__Task to complete__
Restate, exactly and only, the lines from the first through the line containing "# The origin".

__Provided data__
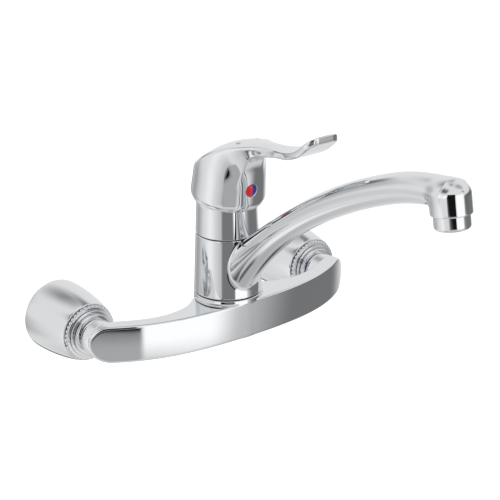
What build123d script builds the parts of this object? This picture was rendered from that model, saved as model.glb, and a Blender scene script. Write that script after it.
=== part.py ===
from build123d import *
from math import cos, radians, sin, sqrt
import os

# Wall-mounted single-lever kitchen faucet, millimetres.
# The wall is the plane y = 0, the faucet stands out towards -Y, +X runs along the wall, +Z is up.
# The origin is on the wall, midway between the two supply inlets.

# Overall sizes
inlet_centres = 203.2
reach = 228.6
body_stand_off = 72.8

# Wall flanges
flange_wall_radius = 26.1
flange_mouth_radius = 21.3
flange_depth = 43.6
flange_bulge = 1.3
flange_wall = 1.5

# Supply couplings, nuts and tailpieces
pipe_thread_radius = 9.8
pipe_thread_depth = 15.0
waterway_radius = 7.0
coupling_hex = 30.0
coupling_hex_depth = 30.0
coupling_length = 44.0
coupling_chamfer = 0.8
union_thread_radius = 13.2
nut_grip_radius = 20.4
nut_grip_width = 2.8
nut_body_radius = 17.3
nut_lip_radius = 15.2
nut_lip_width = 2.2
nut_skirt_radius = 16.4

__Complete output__
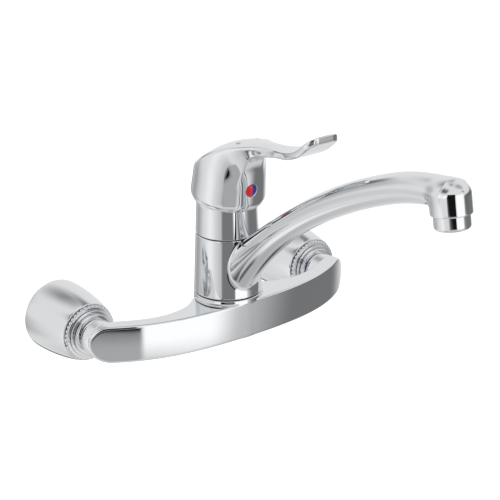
What build123d script builds the parts of this object? This picture was rendered from that model, saved as model.glb, and a Blender scene script. Write that script after it.
=== part.py ===
from build123d import *
from math import cos, radians, sin, sqrt
import os

# Wall-mounted single-lever kitchen faucet, millimetres.
# The wall is the plane y = 0, the faucet stands out towards -Y, +X runs along the wall, +Z is up.
# The origin is on the wall, midway between the two supply inlets.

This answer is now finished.